Fellow Roman Patrizia Di Gregorio, operator of a company called Expats Living in Rome and a Facebook page of the same name, said she needed to hire two people to help manage the election-related traffic.

Inquiring minds want to go

Henderson, 68, covered sports for newspapers in Las Vegas and Denver before he retired 10 years ago to Rome, where he writes a highly useful, entertaining and (trigger warning) occasionally Trump-bashing travel blog called Dog-Eared Passport.

He'll tell you that his adopted city is beset with dirt, graffiti and uncollected trash, the postal service is cartoonishly inept, and the bureaucratic red tape could fill the Pantheon. He'll never live anywhere else.

Di Grigorio, 53, was born in Naples, Italy, grew up in Schenectady, New York, left for Rome in 2000 and has been spending too much time lately in New York City while she tries to turn a green card into dual citizenship.

"The food here is garbage," she said, finding a worm in the Big Apple. "You guys are not living a life here. What America does is try to keep you in debt and tie you to your health care."

What Italy does, should you try to relocate, is swamp you with requirements and forms, all of which must be met or filled out precisely and dropped off carefully.

Di Gregorio's Facebook group, now at 43,000 members, has dispensed that advisory to a group that she said grew 211% percent from mid-September to mid-November, and 30% in the week after the election.

"It's not just Democrats," she said, though they predominate. "It's a quality of life thing." And unrealistic expectations cross party lines.

Saying no to expectations

Keep in mind, she said, that once Americans apply for residency, they're just more immigrants in the melting pot, arriving in a country with increasingly strict standards.

Yet they think they'll waltz right in. One spouse makes good money and the other will homeschool the kids and they can pay cash for a house, and how can they get started?

"You can't," Di Gregorio says, again and again.

Or people figure they'll show up and start teaching English.

"Yeah," she said, "you're not."

If you're planning to get a job, you need a sponsor. If you think you can find one, she said, you're probably wrong, unless you're working for the European Space Agency.

Some people can start with student visas, but that's only good for a year, and the old dodge about coming to learn Italian doesn't work anymore. You'll need to show a base level of proficiency.

Henderson arrived on a retiree visa, which does not allow job-seeking and requires an annual passive income of at least 32,000 euros, or $33,322 as of Friday's exchange rate.

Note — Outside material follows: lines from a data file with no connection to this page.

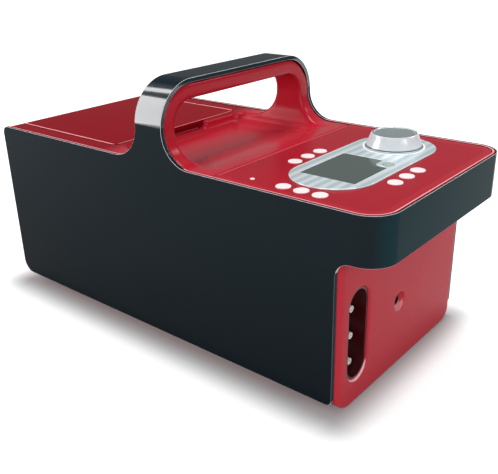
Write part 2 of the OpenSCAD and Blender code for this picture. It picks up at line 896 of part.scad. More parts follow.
module filter_screen() {
    x0 = box_x1 - 9;
    z0 = box_z + box_t;
    color([0.2, 0.22, 0.24]) difference() {
        box(x0, box_x1, pump_y - 16, pump_y + 16, z0, z0 + 22);
        box(x0 + 2, box_x1 + ease, pump_y - 14, pump_y + 14, z0 - ease, z0 + 20);
        for (i = [-4:4]) {
            box(x0 - ease, x0 + 3, pump_y + i * 3 - 0.7, pump_y + i * 3 + 0.7, z0 + 3, z0 + 18);
        }
    }
}

// ---- lid ----

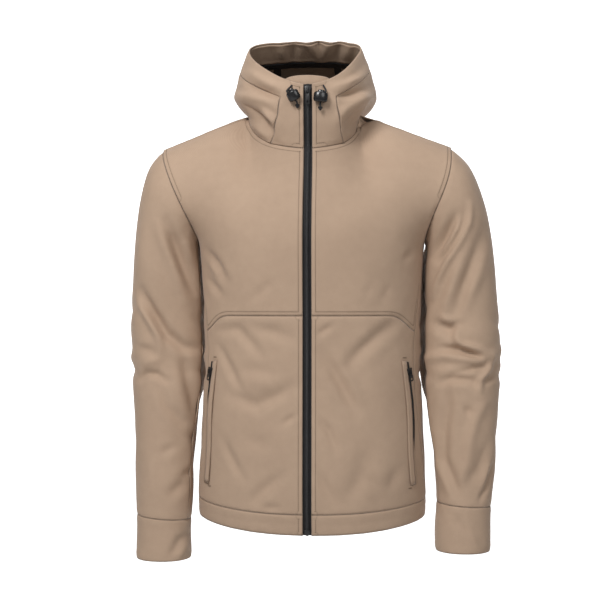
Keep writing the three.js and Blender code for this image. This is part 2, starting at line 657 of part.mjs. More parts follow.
// Slider with a bridge, and the pull tab whose bar turns under the bridge
const SLIDER = {
  halfWidth: 5.2, nose: 3.8, halfLength: 7.2, low: 0.3, high: 2.6,
  bridgeHalf: 1.1, bridgeReach: 3.6, bridgeInside: 2.1, bridgeUnder: 5.3, bridgeTop: 6.6,
};
const PIVOT_HEIGHT = 3.9;
function sliderGeometry() {
  const { halfWidth, nose, halfLength, low, high } = SLIDER;
  const { bridgeHalf, bridgeReach, bridgeInside, bridgeUnder, bridgeTop } = SLIDER;
  const outline = [
    [-halfWidth + 1, halfLength], [-halfWidth, halfLength - 1.5], [-nose, -halfLength + 1],
    [-nose + 1, -halfLength], [nose - 1, -halfLength], [nose, -halfLength + 1],
    [halfWidth, halfLength - 1.5], [halfWidth - 1, halfLength],
  ];
  const base = plate(outline.reverse(), low, high, []);
  const posts = [1, -1].map((way) => block(
    -bridgeHalf, bridgeHalf,
    Math.min(way * bridgeInside, way * bridgeReach), Math.max(way * bridgeInside, way * bridgeReach),
    high - 0.5, bridgeTop,
  ));
  const top = block(-bridgeHalf, bridgeHalf, -bridgeReach, bridgeReach, bridgeUnder, bridgeTop);
  return geometryOf(base.add(posts[0]).add(posts[1]).add(top));
}

function pullGeometry({ length, halfWidth, holeRadius }) {
  const outline = [
    [-2.6, 0.7], [-2.9, 0.3], [-2.9, -6.2], [-halfWidth, -8.5], [-halfWidth, -length + 1.6],
    [-halfWidth + 1.4, -length], [halfWidth - 1.4, -length], [halfWidth, -length + 1.6],
    [halfWidth, -8.5], [2.9, -6.2], [2.9, 0.3], [2.6, 0.7],
  ];
  const slot = [[-1.7, -0.7], [1.7, -0.7], [1.7, -5.4], [-1.7, -5.4]];
  const eye = circle(0, -length + halfWidth + 0.6, holeRadius, 12);
  return geometryOf(plate(outline, PIVOT_HEIGHT - 0.6, PIVOT_HEIGHT + 0.6, [slot, eye]));
}

// Strip along a line of points, its section given as four places across and out
function stripMesh(name, line, section, look) {
  const positions = [];
  for (const { at, out } of line) {
    for (const [across, height] of section) {
      const corner = at.clone().addScaledVector(out, height);
      positions.push(corner.x + across, corner.y, corner.z);
    }
  }
  const triangles = [];
  for (let step = 0; step + 1 < line.length; step += 1) {
    for (let corner = 0; corner < 4; corner += 1) {
      const a = step * 4 + corner;
      const b = step * 4 + ((corner + 1) % 4);
      triangles.push(a, b, b + 4, a, b + 4, a + 4);
    }
  }
  const end = (line.length - 1) * 4;
  triangles.push(0, 2, 1, 0, 3, 2, end, end + 1, end + 2, end, end + 2, end + 3);
  return meshOf(name, positions, triangles, look);
}

// Round cord along a smooth path
function cordGeometry(path, radius) {
  const curve = new THREE.CatmullRomCurve3(path);
  const rings = 8;
  const around = 8;
  const frames = curve.computeFrenetFrames(rings, false);
  const positions = [];
  for (let ring = 0; ring <= rings; ring += 1) {
    const centre = curve.getPointAt(ring / rings);
    for (let step = 0; step < around; step += 1) {
      const turn = (2 * Math.PI * step) / around;
      const arm = frames.normals[ring].clone().multiplyScalar(Math.cos(turn) * radius);
      arm.addScaledVector(frames.binormals[ring], Math.sin(turn) * radius);
      positions.push(...centre.clone().add(arm).toArray());
    }
  }
  const triangles = [];
  for (let ring = 0; ring < rings; ring += 1) {
    for (let step = 0; step < around; step += 1) {
      const a = ring * around + step;
      const b = ring * around + ((step + 1) % around);
      triangles.push(a, b, b + around, a, b + around, a + around);
    }
  }
  const last = rings * around;
  for (let step = 1; step + 1 < around; step += 1) {
    triangles.push(0, step + 1, step, last, last + step, last + step + 1);
  }
  const geometry = new THREE.BufferGeometry();
  geometry.setAttribute('position', new THREE.Float32BufferAttribute(positions, 3));
  geometry.setIndex(triangles);
  return geometry;
}

// Turned solid about the local y axis, squeezed to an oval. stations are radius and height.
function turnedGeometry(stations, squeeze) {
  const sidesAround = 16;
  const positions = [];
  for (const [radius, height] of stations) {
    for (let step = 0; step < sidesAround; step += 1) {
      const turn = (2 * Math.PI * step) / sidesAround;
      positions.push(radius * Math.cos(turn), height, squeeze * radius * Math.sin(turn));
    }
  }
  const triangles = [];
  for (let ring = 0; ring + 1 < stations.length; ring += 1) {
    for (let step = 0; step < sidesAround; step += 1) {
      const a = ring * sidesAround + step;
      const b = ring * sidesAround + ((step + 1) % sidesAround);
      triangles.push(a, b + sidesAround, b, a, a + sidesAround, b + sidesAround);
    }
  }
  const last = (stations.length - 1) * sidesAround;
  for (let step = 1; step + 1 < sidesAround; step += 1) {
    triangles.push(0, step, step + 1, last, last + step + 1, last + step);
  }
  const geometry = new THREE.BufferGeometry();
  geometry.setAttribute('position', new THREE.Float32BufferAttribute(positions, 3));
  geometry.setIndex(triangles);
  return geometry;
}

const jacket = new THREE.Group();
jacket.name = 'softshell_jacket';
for (const [name, list] of pieces) {
  const look = /^front_upper|^hood/.test(name) ? SHELL : SHELL_SHADE;
  jacket.add(clothMesh(name, list, 0, -WALL, look));
}

// Facing that stands up behind the top of the zip, across the dip of the hood's front edge
const FLAP = table(['x', 'top'], [
  [-40, 61], [-31, 64], [-21, 64.5], [-11, 64.5], [0, 64.5], [11, 64], [21, 63.5], [30, 62.5], [37, 59],
]);
const FLAP_ROWS = [0, 0.3, 0.55, 0.8, 1];
const FLAP_FOOT = 26;
const FLAP_FRONT = -112.2;
function flapRow(share) {
  return FLAP.map(({ x, top }) => {
    const z = FLAP_FOOT + (top - FLAP_FOOT) * share;
    const round = (x / 45) ** 2 * (10 + 11 * clamp((z - 31) / 33, 0, 1));
    return { point: vec(x, FLAP_FRONT + round, z), normal: vec(x / 110, -1, 0).normalize() };
  });
}

// Facing behind the hood band, its black binding, the seam tapes and the neck facing
const INSIDE = -WALL - 0.5;
jacket.add(patchMesh('hood_facing', hoodGrid([8.04, 9, 9.86], 2), INSIDE, INSIDE - 1.2, SHELL_SHADE));
jacket.add(patchMesh('hood_binding', hoodGrid([7.44, 7.98], 3), INSIDE - 0.7, INSIDE - 1.7, BLACK_TAPE));
jacket.add(patchMesh('neck_facing', FLAP_ROWS.map(flapRow), 0, -1.2, SHELL));
for (const [name, side] of sides) {
  const edges = side > 0 ? [8.86, 9.12] : [9.12, 8.86];
  jacket.add(patchMesh(`hood_tape_${name}`, [4.4, 5, 6, 7, 7.36].map((row) => (
    edges.map((around) => onCells(hoodPoint, side, row, around))
  )), INSIDE, INSIDE - 0.8, BLACK_TAPE));
}

// Front zip
const zipLine = [];
const addToLine = (place, row) => {
  const left = onCells(place, -1, row, 0).point;
  const right = onCells(place, 1, row, 0).point;
  zipLine.push({ at: vec(0, (left.y + right.y) / 2, (left.z + right.z) / 2) });
};
for (let row = 0; row <= topRow; row += 1) addToLine(bodyPoint, row);
for (let row = 1; row <= YOKE_ROWS; row += 1) addToLine((step, column) => yokePoint(step, column, true), row);
for (let row = 1; row <= HOOD_ROWS; row += 1) addToLine(hoodPoint, row);
zipLine.forEach((station, index) => {
  const before = zipLine[Math.max(0, index - 1)].at;
  const after = zipLine[Math.min(zipLine.length - 1, index + 1)].at;
  const up = after.clone().sub(before).normalize();
  station.out = vec(0, -up.z, up.y);
  station.up = up;
});
for (const [name, side] of sides) {
  const section = [[0.4, -2.7], [10.5, -4.4], [10.5, -5.3], [0.4, -3.6]].map(([x, out]) => [x * side, out]);
  jacket.add(stripMesh(`zip_tape_${name}`, zipLine, side > 0 ? section : section.reverse(), BLACK_TAPE));
}
jacket.add(stripMesh('zip_coil', zipLine, [[-2.8, -0.3], [2.8, -0.3], [2.8, -2.1], [-2.8, -2.1]], BLACK_COIL));

const zipFrame = (z) => {
  const upper = zipLine.findIndex((station) => station.at.z > z);
  const low = zipLine[upper - 1];
  const high = zipLine[upper];
  const share = (z - low.at.z) / (high.at.z - low.at.z);
  const up = high.at.clone().sub(low.at);
  return frameAt(low.at.clone().lerp(high.at, share), up, vec(0, -up.z, up.y));
};
const ZIP_SLIDER_Z = 38;
const ZIP_BOX_Z = -678;
jacket.add(placed('zip_slider', sliderGeometry(), zipFrame(ZIP_SLIDER_Z), BLACK_METAL));
jacket.add(placed(
  'zip_pull', pullGeometry({ length: 23, halfWidth: 3.4, holeRadius: 1.7 }), zipFrame(ZIP_SLIDER_Z), BLACK_METAL,
));
jacket.add(placed('zip_box', new THREE.BoxGeometry(8, 8, 1.8).translate(0, 0, 1), zipFrame(ZIP_BOX_Z), BLACK_METAL));

// Side pockets: a welt of shell cloth beside a narrow zip, on the rows of the lower fronts
const POCKET = table(['row', 'x'], [[2, 175], [3, 172], [4, 170], [5, 170], [6, 168], [7, 164], [8, 160]]);
const POCKET_SLIDER_ROW = 7.5;
const POCKET_CLEAR = 1.0;
function pocketPlace(side, row, x) {
  let column = 1;
  const xAt = (at) => Math.abs(onCells(bodyPoint, side, row, at).point.x);
  while (column < FRONT_COLUMNS - 1 && xAt(column + 1) < x) column += 1;
  const share = (x - xAt(column)) / (xAt(column + 1) - xAt(column));
  return onCells(bodyPoint, side, row, column + share);
}
for (const [name, side] of sides) {
  const strip = (from, to) => POCKET.map(({ row, x }) => {
    const edges = [pocketPlace(side, row, x + from), pocketPlace(side, row, x + to)];
    return side > 0 ? edges : edges.reverse();
  });
  jacket.add(patchMesh(`pocket_welt_${name}`, strip(-8, -0.4), POCKET_CLEAR + 1.6, POCKET_CLEAR, SHELL_SHADE));
  jacket.add(patchMesh(`pocket_zip_${name}`, strip(0.1, 3.4), POCKET_CLEAR + 0.8, POCKET_CLEAR, BLACK_COIL));
  const x = readTable(POCKET, 'row', 'x', POCKET_SLIDER_ROW) + 1.7;
  const here = pocketPlace(side, POCKET_SLIDER_ROW, x);
  const above = pocketPlace(side, POCKET_SLIDER_ROW + 0.4, x - 1.6).point;
  const below = pocketPlace(side, POCKET_SLIDER_ROW - 0.4, x + 1.6).point;
  const seat = here.point.clone().addScaledVector(here.normal, POCKET_CLEAR + 1.6);
  const frame = frameAt(seat, above.clone().sub(below), here.normal);
  const broader = new THREE.Matrix4().makeScale(1.15, 0.85, 0.8);
  const slider = sliderGeometry().applyMatrix4(broader);
  const pull = pullGeometry({ length: 19, halfWidth: 4, holeRadius: 2.2 }).applyMatrix4(broader);
  jacket.add(placed(`pocket_slider_${name}`, slider, frame, BLACK_METAL));
  jacket.add(placed(`pocket_pull_${name}`, pull, frame, BLACK_METAL));
}

// Cord locks: an oval barrel with a sprung plunger, and the short ends of the hood cord
const LOCKS = table(['name', 'side', 'row', 'around', 'lift', 'turn', 'tip', 'breadth'], [
  ['left', -1, 8.35, 0.72, 9.2, 24, 18, 1.15], ['right', 1, 8.2, 0.66, 7.5, -6, 4, 1.3],
]);
const BARREL = [
  [5.5, -8.4], [8, -7.4], [9, -4.5], [9, 4.5], [8, 7.6], [6.2, 8.2], [4.9, 8.2], [4.9, -5],
];
const PLUNGER = [[4.3, -0.2], [4.3, 10.4], [3.6, 11.6]];
for (const lock of LOCKS) {
  const here = onCells(hoodPoint, lock.side, lock.row, lock.around);
  const seat = here.point.clone().addScaledVector(here.normal, lock.lift);
  const rad = THREE.MathUtils.degToRad;
  const frame = frameAt(seat, vec(0, 0, 1), here.normal)
    .multiply(new THREE.Matrix4().makeRotationZ(rad(lock.turn)))
    .multiply(new THREE.Matrix4().makeRotationX(rad(lock.tip)));
  const broader = new THREE.Matrix4().makeScale(lock.breadth, 1, 1);
  const barrel = turnedGeometry(BARREL, 0.78).applyMatrix4(broader);
  const plunger = turnedGeometry(PLUNGER, 0.78).applyMatrix4(broader);
  jacket.add(placed(`cord_lock_${lock.name}`, barrel, frame, BLACK_PLASTIC));
  jacket.add(placed(`cord_button_${lock.name}`, plunger, frame, BLACK_PLASTIC));
  const at = (x, y, z) => vec(x, y, z).applyMatrix4(frame);
  const exit = onCells(hoodPoint, lock.side, 9.5, lock.around + 0.25);
  const leave = exit.point.clone().addScaledVector(exit.normal, 1.5);
  const upper = [leave, at(8 * lock.side, 11, -1), at(7.1 * lock.side, 9.9, 0)];
  const end = [at(0, -9.2, 0), at(0.5, -13, -0.5), at(1.5 * lock.side, -18, -2)];
  jacket.add(placed(`cord_${lock.name}`, cordGeometry(upper, 1.2), new THREE.Matrix4(), CORD_BLACK));
  jacket.add(placed(`cord_end_${lock.name}`, cordGeometry(end, 1.5), new THREE.Matrix4(), CORD_BLACK));
}

export default jacket;
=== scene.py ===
"""Looks of a hooded softshell jacket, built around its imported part. Metres; zip faces -Y; +Z up."""
import json
import math

import bmesh
import bpy
import numpy as np
from bpy.props import FloatProperty, FloatVectorProperty, IntProperty, PointerProperty
from bpy.types import Operator, Panel, PropertyGroup
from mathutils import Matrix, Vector
from mathutils.bvhtree import BVHTree
from mathutils.kdtree import KDTree

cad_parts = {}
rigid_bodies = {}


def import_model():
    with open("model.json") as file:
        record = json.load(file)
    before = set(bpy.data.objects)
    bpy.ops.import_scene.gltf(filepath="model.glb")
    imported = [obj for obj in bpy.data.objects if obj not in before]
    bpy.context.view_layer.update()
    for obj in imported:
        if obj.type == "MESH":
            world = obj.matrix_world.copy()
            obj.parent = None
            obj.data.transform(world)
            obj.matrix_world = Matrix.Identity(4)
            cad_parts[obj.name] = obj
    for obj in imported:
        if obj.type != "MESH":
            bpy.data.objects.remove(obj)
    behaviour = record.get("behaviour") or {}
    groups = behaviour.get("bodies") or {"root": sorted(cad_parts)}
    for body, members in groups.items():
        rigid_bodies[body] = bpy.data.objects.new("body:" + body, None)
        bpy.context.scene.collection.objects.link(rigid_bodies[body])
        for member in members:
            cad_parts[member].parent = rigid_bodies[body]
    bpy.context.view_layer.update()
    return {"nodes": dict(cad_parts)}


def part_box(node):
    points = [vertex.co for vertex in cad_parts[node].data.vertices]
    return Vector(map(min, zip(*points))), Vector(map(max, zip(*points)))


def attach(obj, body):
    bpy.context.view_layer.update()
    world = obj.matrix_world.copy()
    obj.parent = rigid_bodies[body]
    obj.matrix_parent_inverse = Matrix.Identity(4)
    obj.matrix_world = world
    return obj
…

Even that process is more difficult than a decade ago, he said. But there are lots of websites with advice, and lots of services like Di Gregorio's, and plenty of rewards at the end.

"To all you desperate dreamers out there, trust me," he said. "Living in Italy is as great as you imagine."

Prepare to be frustrated, stymied, delayed and aggravated throughout the application process. Then expect anxiety when it's time for renewal.

But from his balcony 2 miles from the Colosseum, he said, it's like heaven -- with better pizza.